In the past, I wrote about how Vietnam sizzles up street-side snails and seafood at “just barely burning” temperatures. Despite the heat of the dishes, the meals always end up delicious and never over-cooked. They’re just right, in fact.
Likewise, it’s prudent to understand that an enterprise must spend money to make money, to operate at ‘just right’ rates. But just like grilling food on the fire, it’s all about working within limits without ‘overdoing’ things. Neither your company nor your grilled foods should suffer from ‘the burn.’

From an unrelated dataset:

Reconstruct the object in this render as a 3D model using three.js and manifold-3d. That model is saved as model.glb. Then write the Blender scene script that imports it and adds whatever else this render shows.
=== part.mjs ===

In order to get a handle of your startup’s burn rate, makes some considerations:
• Calculate your burn rate. Just like monitoring the time and temperature the grill cooks your meal, make sure you have a grasp of your company’s financial outflow from month to month.
• Hire the right people. You know the term ‘too many cooks in the kitchen spoils the broth.’ If you don’t have the right team or team members, then that could cook up financial degradation in your payroll.
• Know when to call it quits. Even if you think you have a great business idea, if it’s not panning out well financially, then you might want to consider pivoting.
• Hold off on big expenses. Try to avoid projects that will require large amounts of capital without assured ROI. If your portable Weber Grill can grill muscles as well as the Vietnamese can in Ho Chi Minh City, then why start cooking on a grill that’s the size (and price) of a Ford F-150?